Professor Francesco Cappuccio from the University of Warwick's Warwick Medical School, who presented the findings to the British Sleep Society on Monday, said the study involved the analysis of data on the mortality rates and sleep patterns on 10,308 civil servants at two points in their life (1985-88 and then in 1992-93).
He said that the effect that changes in sleep patterns over five years had on mortality rates 11-17 years later were isolated by adjusting other possible factorsósuch as age, sex, marital status, employment grade, smoking status, physical activity, alcohol consumption, self-rated health, body mass index, blood pressure, cholesterol, other physical illness etc.
Seven hours of sleep per night was taken to be the baseline during the study, he added. Professor Cappuccio said that the participants who had cut their sleeping from seven to five hours or less faced a 1.7 fold increased risk in mortality from all causes, and twice the increased risk of death from a cardiovascular problem in particular by 2004.
He further said that individuals who showed an increase in sleep duration to eight hours or more a night were more than twice as likely to die as those who had not changed their habit, though predominantly from non-cardiovascular diseases.
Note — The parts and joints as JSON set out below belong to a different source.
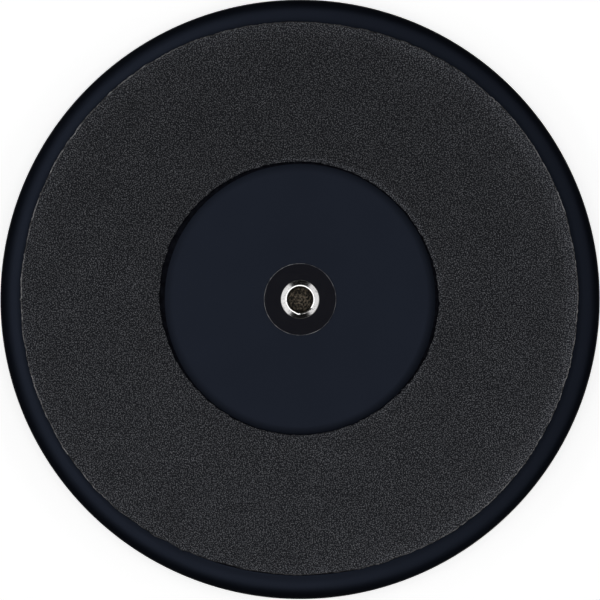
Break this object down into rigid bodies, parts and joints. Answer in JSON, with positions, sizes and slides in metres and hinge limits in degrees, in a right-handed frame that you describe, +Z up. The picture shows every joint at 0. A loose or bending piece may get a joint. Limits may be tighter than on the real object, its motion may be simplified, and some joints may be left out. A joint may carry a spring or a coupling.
{
  "type": "banding wheel",
  "caption": "Low round banding wheel: a wide head with a foam non-slip ring spins on a caged ball race over a round base, held by a central hollow rivet.",
  "frame": {"origin": "on the spin axis, at the surface that the wheel stands on", "axes": "+Z up along the spin axis, from the base to the head's working face. X and Y are equivalent, because the wheel is round."},
  "size_m": [0.3, 0.3, 0.0261],
  "materials": {
    "moulded_plastic": "satin blue-black, finely textured",
    "pad_foam": "dark grey closed-cell foam with an open grain",
    "black_steel": "black, with a bright worn edge",
    "plated_steel": "bright nickel plate",
    "race_steel": "pressed, lightly oiled",
    "ball_steel": "polished",
    "natural_acetal": "natural",
    "cage_nylon": "natural"
  },
  "bodies": {
    "base": {"base": "moulded_plastic", "base_pad": "pad_foam", "lower_race": "race_steel", "base_washer": "black_steel", "pivot_rivet": "plated_steel", "top_washer": "black_steel"},
    "head": {"head": "moulded_plastic", "head_pad": "pad_foam", "upper_race": "race_steel", "hub_bush": "natural_acetal"},
    "cage": {"ball_cage": "cage_nylon"},
    "ball_01": {"ball_01": "ball_steel"},
    "ball_02": {"ball_02": "ball_steel"},
    "ball_03": {"ball_03": "ball_steel"},
    "ball_04": {"ball_04": "ball_steel"},
    "ball_05": {"ball_05": "ball_steel"},
    "ball_06": {"ball_06": "ball_steel"},
    "ball_07": {"ball_07": "ball_steel"},
    "ball_08": {"ball_08": "ball_steel"},
    "ball_09": {"ball_09": "ball_steel"},
    "ball_10": {"ball_10": "ball_steel"},
    "ball_11": {"ball_11": "ball_steel"},
    "ball_12": {"ball_12": "ball_steel"},
    "ball_13": {"ball_13": "ball_steel"},
    "ball_14": {"ball_14": "ball_steel"},
    "ball_15": {"ball_15": "ball_steel"},
    "ball_16": {"ball_16": "ball_steel"},
    "ball_17": {"ball_17": "ball_steel"},
    "ball_18": {"ball_18": "ball_steel"},
    "ball_19": {"ball_19": "ball_steel"},
    "ball_20": {"ball_20": "ball_steel"},
    "ball_21": {"ball_21": "ball_steel"},
    "ball_22": {"ball_22": "ball_steel"},
    "ball_23": {"ball_23": "ball_steel"},
    "ball_24": {"ball_24": "ball_steel"}
  },
  "joints": [
    {"name": "head_spin", "type": "hinge", "parent": "base", "child": "head", "pos_m": [0, 0, 0.01305], "axis": [0, 0, 1], "continuous": true},
    {"name": "cage_orbit", "type": "hinge", "parent": "base", "child": "cage", "pos_m": [0, 0, 0.01305], "axis": [0, 0, 1], "continuous": true},
    {"name": "ball_01_roll", "type": "hinge", "parent": "cage", "child": "ball_01", "pos_m": [0.095, 0, 0.01305], "axis": [1, 0, 0], "continuous": true},
    {"name": "ball_02_roll", "type": "hinge", "parent": "cage", "child": "ball_02", "pos_m": [0.09176, 0.02459, 0.01305], "axis": [0.9659, 0.2588, 0], "continuous": true},
    {"name": "ball_03_roll", "type": "hinge", "parent": "cage", "child": "ball_03", "pos_m": [0.08227, 0.0475, 0.01305], "axis": [0.866, 0.5, 0], "continuous": true},
    {"name": "ball_04_roll", "type": "hinge", "parent": "cage", "child": "ball_04", "pos_m": [0.06717, 0.06717, 0.01305], "axis": [0.7071, 0.7071, 0], "continuous": true},
    {"name": "ball_05_roll", "type": "hinge", "parent": "cage", "child": "ball_05", "pos_m": [0.0475, 0.08227, 0.01305], "axis": [0.5, 0.866, 0], "continuous": true},
    {"name": "ball_06_roll", "type": "hinge", "parent": "cage", "child": "ball_06", "pos_m": [0.02459, 0.09176, 0.01305], "axis": [0.2588, 0.9659, 0], "continuous": true},
    {"name": "ball_07_roll", "type": "hinge", "parent": "cage", "child": "ball_07", "pos_m": [0, 0.095, 0.01305], "axis": [0, 1, 0], "continuous": true},
    {"name": "ball_08_roll", "type": "hinge", "parent": "cage", "child": "ball_08", "pos_m": [-0.02459, 0.09176, 0.01305], "axis": [-0.2588, 0.9659, 0], "continuous": true},
    {"name": "ball_09_roll", "type": "hinge", "parent": "cage", "child": "ball_09", "pos_m": [-0.0475, 0.08227, 0.01305], "axis": [-0.5, 0.866, 0], "continuous": true},
    {"name": "ball_10_roll", "type": "hinge", "parent": "cage", "child": "ball_10", "pos_m": [-0.06717, 0.06717, 0.01305], "axis": [-0.7071, 0.7071, 0], "continuous": true},
    {"name": "ball_11_roll", "type": "hinge", "parent": "cage", "child": "ball_11", "pos_m": [-0.08227, 0.0475, 0.01305], "axis": [-0.866, 0.5, 0], "continuous": true},
    {"name": "ball_12_roll", "type": "hinge", "parent": "cage", "child": "ball_12", "pos_m": [-0.09176, 0.02459, 0.01305], "axis": [-0.9659, 0.2588, 0], "continuous": true},
    {"name": "ball_13_roll", "type": "hinge", "parent": "cage", "child": "ball_13", "pos_m": [-0.095, 0, 0.01305], "axis": [-1, 0, 0], "continuous": true},
    {"name": "ball_14_roll", "type": "hinge", "parent": "cage", "child": "ball_14", "pos_m": [-0.09176, -0.02459, 0.01305], "axis": [-0.9659, -0.2588, 0], "continuous": true},
    {"name": "ball_15_roll", "type": "hinge", "parent": "cage", "child": "ball_15", "pos_m": [-0.08227, -0.0475, 0.01305], "axis": [-0.866, -0.5, 0], "continuous": true},
    {"name": "ball_16_roll", "type": "hinge", "parent": "cage", "child": "ball_16", "pos_m": [-0.06717, -0.06717, 0.01305], "axis": [-0.7071, -0.7071, 0], "continuous": true},
    {"name": "ball_17_roll", "type": "hinge", "parent": "cage", "child": "ball_17", "pos_m": [-0.0475, -0.08227, 0.01305], "axis": [-0.5, -0.866, 0], "continuous": true},
    {"name": "ball_18_roll", "type": "hinge", "parent": "cage", "child": "ball_18", "pos_m": [-0.02459, -0.09176, 0.01305], "axis": [-0.2588, -0.9659, 0], "continuous": true},
    {"name": "ball_19_roll", "type": "hinge", "parent": "cage", "child": "ball_19", "pos_m": [0, -0.095, 0.01305], "axis": [0, -1, 0], "continuous": true},
    {"name": "ball_20_roll", "type": "hinge", "parent": "cage", "child": "ball_20", "pos_m": [0.02459, -0.09176, 0.01305], "axis": [0.2588, -0.9659, 0], "continuous": true},
    {"name": "ball_21_roll", "type": "hinge", "parent": "cage", "child": "ball_21", "pos_m": [0.0475, -0.08227, 0.01305], "axis": [0.5, -0.866, 0], "continuous": true},
    {"name": "ball_22_roll", "type": "hinge", "parent": "cage", "child": "ball_22", "pos_m": [0.06717, -0.06717, 0.01305], "axis": [0.7071, -0.7071, 0], "continuous": true},
    {"name": "ball_23_roll", "type": "hinge", "parent": "cage", "child": "ball_23", "pos_m": [0.08227, -0.0475, 0.01305], "axis": [0.866, -0.5, 0], "continuous": true},
    {"name": "ball_24_roll", "type": "hinge", "parent": "cage", "child": "ball_24", "pos_m": [0.09176, -0.02459, 0.01305], "axis": [0.9659, -0.2588, 0], "continuous": true}
  ],
  "couplings": [
    {"joint": "cage_orbit", "follows": "head_spin", "ratio": 0.5},
    {"joint": "ball_01_roll", "follows": "head_spin", "ratio": -14.961},
    {"joint": "ball_02_roll", "follows": "head_spin", "ratio": -14.961},
    {"joint": "ball_03_roll", "follows": "head_spin", "ratio": -14.961},
    {"joint": "ball_04_roll", "follows": "head_spin", "ratio": -14.961},
    {"joint": "ball_05_roll", "follows": "head_spin", "ratio": -14.961},
    {"joint": "ball_06_roll", "follows": "head_spin", "ratio": -14.961},
    {"joint": "ball_07_roll", "follows": "head_spin", "ratio": -14.961},
    {"joint": "ball_08_roll", "follows": "head_spin", "ratio": -14.961},
    {"joint": "ball_09_roll", "follows": "head_spin", "ratio": -14.961},
    {"joint": "ball_10_roll", "follows": "head_spin", "ratio": -14.961},
    {"joint": "ball_11_roll", "follows": "head_spin", "ratio": -14.961},
    {"joint": "ball_12_roll", "follows": "head_spin", "ratio": -14.961},
    {"joint": "ball_13_roll", "follows": "head_spin", "ratio": -14.961},
    {"joint": "ball_14_roll", "follows": "head_spin", "ratio": -14.961},
    {"joint": "ball_15_roll", "follows": "head_spin", "ratio": -14.961},
    {"joint": "ball_16_roll", "follows": "head_spin", "ratio": -14.961},
    {"joint": "ball_17_roll", "follows": "head_spin", "ratio": -14.961},
    {"joint": "ball_18_roll", "follows": "head_spin", "ratio": -14.961},
    {"joint": "ball_19_roll", "follows": "head_spin", "ratio": -14.961},
    {"joint": "ball_20_roll", "follows": "head_spin", "ratio": -14.961},
    {"joint": "ball_21_roll", "follows": "head_spin", "ratio": -14.961},
    {"joint": "ball_22_roll", "follows": "head_spin", "ratio": -14.961},
    {"joint": "ball_23_roll", "follows": "head_spin", "ratio": -14.961},
    {"joint": "ball_24_roll", "follows": "head_spin", "ratio": -14.961}
  ]
}
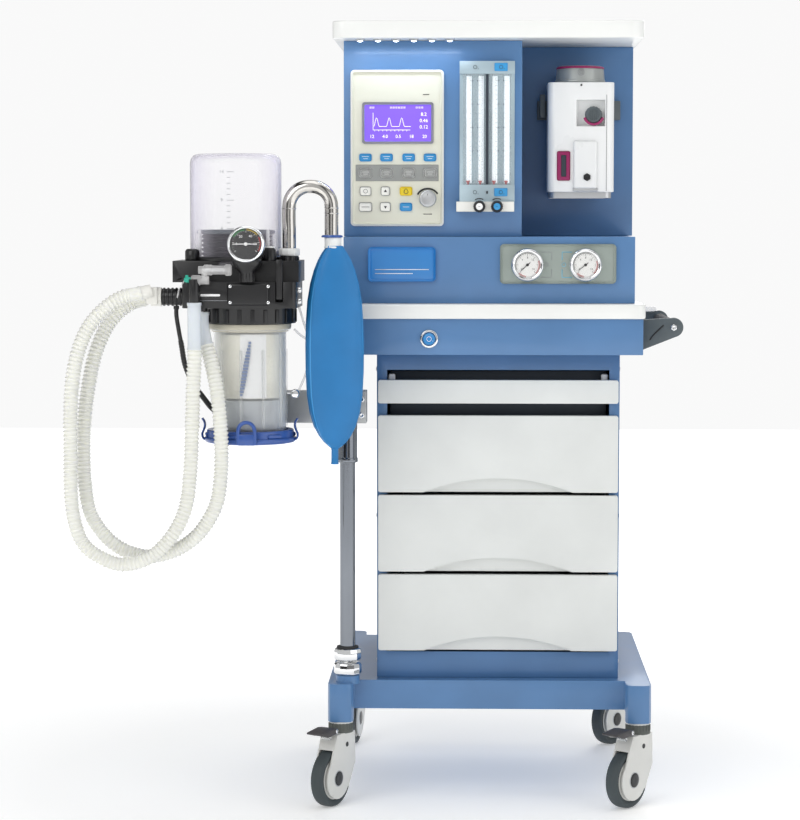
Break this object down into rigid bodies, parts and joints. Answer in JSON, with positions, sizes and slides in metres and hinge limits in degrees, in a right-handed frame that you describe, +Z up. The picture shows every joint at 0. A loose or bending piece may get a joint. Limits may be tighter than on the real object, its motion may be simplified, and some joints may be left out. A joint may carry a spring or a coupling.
{
  "type": "anesthesia machine",
  "caption": "Wheeled anesthesia machine with a vaporizer, flowmeter, control panel, drawers, a swing-out absorber with bellows and canister, a breathing bag and hoses.",
  "frame": {"origin": "on the floor under the middle of the machine's box, measured without the hoses, Y-piece and sensor cable", "axes": "+X to the operator's right, +Y to the rear, +Z up"},
  "size_m": [1.0579, 0.7898, 1.3648],
  "materials": {
    "blue_paint": "satin powder coat",
    "white_shell": "gloss moulded",
    "drawer_plastic": "satin moulded",
    "panel_film": "matt film",
    "knob_silver": "brushed",
    "flow_frame": "satin",
    "clear_acrylic": "clear",
    "clear_dome": "clear, faint violet",
    "canister_clear": "clear, filled with pale granules",
    "float_red": "gloss",
    "black_plastic": "satin",
    "bellows_rubber": "matt",
    "vaporizer_enamel": "white enamel",
    "dark_metal": "satin paint",
    "dial_silver": "satin",
    "gauge_chrome": "polished",
    "button_blue": "gloss",
    "pole_steel": "polished stainless",
    "tube_chrome": "polished",
    "ring_blue": "gloss",
    "bag_rubber": "satin",
    "hose_plastic": "milky, corrugated",
    "y_white": "gloss",
    "cable_black": "matt, ribbed",
    "caster_cover": "satin moulded",
    "caster_tyre": "matt",
    "pedal_black": "matt"
  },
  "bodies": {
    "chassis": {"base_frame": "blue_paint", "cabinet_shell": "blue_paint", "lower_housing": "blue_paint", "worktop": "white_shell", "gauge_housing": "blue_paint", "tower_housing": "blue_paint", "control_housing": "blue_paint", "rear_cover": "blue_paint", "top_shelf": "white_shell", "side_handle": "dark_metal", "control_panel": "panel_film", "flowmeter_frame": "flow_frame", "flow_tubes_left": "clear_acrylic", "flow_tubes_right": "clear_acrylic", "vaporizer_body": "vaporizer_enamel", "vaporizer_mount": "dark_metal", "supply_gauge_left": "gauge_chrome", "supply_gauge_right": "gauge_chrome", "pole": "pole_steel"},
    "drawer_lower_body": {"drawer_lower": "drawer_plastic"},
    "drawer_middle_body": {"drawer_middle": "drawer_plastic"},
    "drawer_upper_body": {"drawer_upper": "drawer_plastic"},
    "tray_body": {"tray": "drawer_plastic"},
    "swivel_front_left": {"caster_front_left_fork": "caster_cover"},
    "wheel_front_left": {"caster_front_left_wheel": "caster_tyre"},
    "pedal_front_left": {"caster_front_left_pedal": "pedal_black"},
    "swivel_front_right": {"caster_front_right_fork": "caster_cover"},
    "wheel_front_right": {"caster_front_right_wheel": "caster_tyre"},
    "pedal_front_right": {"caster_front_right_pedal": "pedal_black"},
    "swivel_rear_left": {"caster_rear_left_fork": "caster_cover"},
    "wheel_rear_left": {"caster_rear_left_wheel": "caster_tyre"},
    "pedal_rear_left": {"caster_rear_left_pedal": "pedal_black"},
    "swivel_rear_right": {"caster_rear_right_fork": "caster_cover"},
    "wheel_rear_right": {"caster_rear_right_wheel": "caster_tyre"},
    "pedal_rear_right": {"caster_rear_right_pedal": "pedal_black"},
    "absorber": {"absorber_arm": "pole_steel", "absorber_block": "black_plastic", "bellows_dome": "clear_dome", "bellows": "bellows_rubber", "canister": "canister_clear", "airway_gauge": "gauge_chrome", "hose_inspiratory": "hose_plastic", "hose_expiratory": "hose_plastic", "sensor_cable": "cable_black", "y_piece": "y_white"},
    "bag_arm": {"bag_tube": "tube_chrome", "breathing_bag": "bag_rubber"},
    "bellows_top": {"bellows_plate": "black_plastic"},
    "lock_ring": {"canister_ring": "ring_blue"},
    "vent_lever": {"bag_vent_lever": "black_plastic"},
    "encoder": {"encoder_knob": "knob_silver"},
    "flow_valve_left": {"flow_knob_left": "black_plastic"},
    "flow_valve_right": {"flow_knob_right": "black_plastic"},
    "filler": {"filler_cap": "dark_metal"},
    "dial": {"vaporizer_dial": "dial_silver"},
    "float_body_1": {"float_1": "float_red"},
    "float_body_2": {"float_2": "float_red"},
    "float_body_3": {"float_3": "float_red"},
    "float_body_4": {"float_4": "float_red"},
    "flush": {"oxygen_flush_button": "button_blue"}
  },
  "joints": [
    {"name": "drawer_lower_slide", "type": "slide", "parent": "chassis", "child": "drawer_lower_body", "axis": [0, -1, 0], "range_m": [0, 0.34]},
    {"name": "drawer_middle_slide", "type": "slide", "parent": "chassis", "child": "drawer_middle_body", "axis": [0, -1, 0], "range_m": [0, 0.34]},
    {"name": "drawer_upper_slide", "type": "slide", "parent": "chassis", "child": "drawer_upper_body", "axis": [0, -1, 0], "range_m": [0, 0.34]},
    {"name": "tray_slide", "type": "slide", "parent": "chassis", "child": "tray_body", "axis": [0, -1, 0], "range_m": [0, 0.3]},
    {"name": "caster_front_left_swivel", "type": "hinge", "parent": "chassis", "child": "swivel_front_left", "pos_m": [-0.1526, -0.1909, 0.14], "axis": [0, 0, 1], "continuous": true},
    {"name": "caster_front_left_roll", "type": "hinge", "parent": "swivel_front_left", "child": "wheel_front_left", "pos_m": [-0.1691, -0.2206, 0.05], "axis": [0.8746, -0.4848, 0], "continuous": true},
    {"name": "caster_front_left_brake", "type": "hinge", "parent": "swivel_front_left", "child": "pedal_front_left", "pos_m": [-0.173, -0.2276, 0.1347], "axis": [0.8746, -0.4848, 0], "range_deg": [0, 14]},
    {"name": "caster_front_right_swivel", "type": "hinge", "parent": "chassis", "child": "swivel_front_right", "pos_m": [0.3684, -0.1909, 0.14], "axis": [0, 0, 1], "continuous": true},
    {"name": "caster_front_right_roll", "type": "hinge", "parent": "swivel_front_right", "child": "wheel_front_right", "pos_m": [0.3474, -0.2177, 0.05], "axis": [0.788, -0.6157, 0], "continuous": true},
    {"name": "caster_front_right_brake", "type": "hinge", "parent": "swivel_front_right", "child": "pedal_front_right", "pos_m": [0.3425, -0.224, 0.1347], "axis": [0.788, -0.6157, 0], "range_deg": [0, 14]},
    {"name": "caster_rear_left_swivel", "type": "hinge", "parent": "chassis", "child": "swivel_rear_left", "pos_m": [-0.1526, 0.3651, 0.14], "axis": [0, 0, 1], "continuous": true},
    {"name": "caster_rear_left_roll", "type": "hinge", "parent": "swivel_rear_left", "child": "wheel_rear_left", "pos_m": [-0.1574, 0.3314, 0.05], "axis": [0.9903, -0.1392, 0], "continuous": true},
    {"name": "caster_rear_left_brake", "type": "hinge", "parent": "swivel_rear_left", "child": "pedal_rear_left", "pos_m": [-0.1585, 0.3235, 0.1347], "axis": [0.9903, -0.1392, 0], "range_deg": [0, 14]},
    {"name": "caster_rear_right_swivel", "type": "hinge", "parent": "chassis", "child": "swivel_rear_right", "pos_m": [0.3684, 0.3651, 0.14], "axis": [0, 0, 1], "continuous": true},
    {"name": "caster_rear_right_roll", "type": "hinge", "parent": "swivel_rear_right", "child": "wheel_rear_right", "pos_m": [0.3474, 0.3383, 0.05], "axis": [0.788, -0.6157, 0], "continuous": true},
    {"name": "caster_rear_right_brake", "type": "hinge", "parent": "swivel_rear_right", "child": "pedal_rear_right", "pos_m": [0.3425, 0.332, 0.1347], "axis": [0.788, -0.6157, 0], "range_deg": [0, 14]},
    {"name": "absorber_swing", "type": "hinge", "parent": "chassis", "child": "absorber", "pos_m": [-0.1411, -0.1789, 0.7], "axis": [0, 0, 1], "range_deg": [-60, 4]},
    {"name": "bag_arm_swivel", "type": "hinge", "parent": "absorber", "child": "bag_arm", "pos_m": [-0.2341, -0.2889, 1], "axis": [0, 0, 1], "range_deg": [-18, 10]},
    {"name": "bellows_rise", "type": "slide", "parent": "absorber", "child": "bellows_top", "axis": [0, 0, 1], "range_m": [0, 0.1], "deforming": ["bellows"]},
    {"name": "lock_ring_turn", "type": "hinge", "parent": "absorber", "child": "lock_ring", "pos_m": [-0.3026, -0.2749, 0.655], "axis": [0, 0, 1], "range_deg": [0, 30]},
    {"name": "bag_vent_switch", "type": "hinge", "parent": "absorber", "child": "vent_lever", "pos_m": [-0.2461, -0.3509, 0.893], "axis": [1, 0, 0], "range_deg": [0, 25]},
    {"name": "encoder_turn", "type": "hinge", "parent": "chassis", "child": "encoder", "pos_m": [-0.0016, -0.15, 1.06], "axis": [0, -1, 0], "continuous": true},
    {"name": "flow_left_turn", "type": "hinge", "parent": "chassis", "child": "flow_valve_left", "pos_m": [0.0886, -0.1735, 1.046], "axis": [0, -1, 0], "range_deg": [0, 900]},
    {"name": "flow_right_turn", "type": "hinge", "parent": "chassis", "child": "flow_valve_right", "pos_m": [0.1192, -0.1735, 1.046], "axis": [0, -1, 0], "range_deg": [0, 900]},
    {"name": "filler_turn", "type": "hinge", "parent": "chassis", "child": "filler", "pos_m": [0.2899, -0.0804, 1.208], "axis": [0, -1, 0], "range_deg": [0, 540]},
    {"name": "vaporizer_dial_turn", "type": "hinge", "parent": "chassis", "child": "dial", "pos_m": [0.2679, -0.0319, 1.2803], "axis": [0, 0, 1], "range_deg": [0, 270]},
    {"name": "float_1_rise", "type": "slide", "parent": "chassis", "child": "float_body_1", "axis": [0, 0, 1], "range_m": [0, 0.17]},
    {"name": "float_2_rise", "type": "slide", "parent": "chassis", "child": "float_body_2", "axis": [0, 0, 1], "range_m": [0, 0.17]},
    {"name": "float_3_rise", "type": "slide", "parent": "chassis", "child": "float_body_3", "axis": [0, 0, 1], "range_m": [0, 0.17]},
    {"name": "float_4_rise", "type": "slide", "parent": "chassis", "child": "float_body_4", "axis": [0, 0, 1], "range_m": [0, 0.17]},
    {"name": "flush_press", "type": "slide", "parent": "chassis", "child": "flush", "axis": [0, 1, 0], "range_m": [0, 0.004], "stiffness_N_per_m": 600}
  ],
  "couplings": [
    {"joint": "float_1_rise", "follows": "flow_left_turn", "m_per_rad": 0.0108},
    {"joint": "float_2_rise", "follows": "flow_left_turn", "m_per_rad": 0.0108},
    {"joint": "float_3_rise", "follows": "flow_right_turn", "m_per_rad": 0.0108},
    {"joint": "float_4_rise", "follows": "flow_right_turn", "m_per_rad": 0.0108}
  ]
}
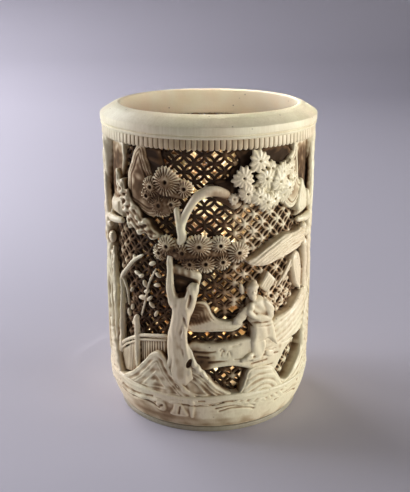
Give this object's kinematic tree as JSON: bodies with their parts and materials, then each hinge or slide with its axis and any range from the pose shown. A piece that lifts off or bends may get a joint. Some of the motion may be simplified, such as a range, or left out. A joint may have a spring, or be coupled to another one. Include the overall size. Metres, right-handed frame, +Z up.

"Short sleep has been shown to be a risk factor for weight gain, hypertension and Type 2 diabetes sometimes leading to mortality, but in contrast to the short sleep-mortality association it appears that no potential mechanisms by which long sleep could be associated with increased mortality have yet been investigated. Some candidate causes for this include depression, low socio-economic status and cancer-related fatigue," said Professor Cappuccio
"In terms of prevention, our findings indicate that consistently sleeping around 7 hours per night is optimal for health and a sustained reduction may predispose to ill-health," he added.
The study will be published in the journal Sleep.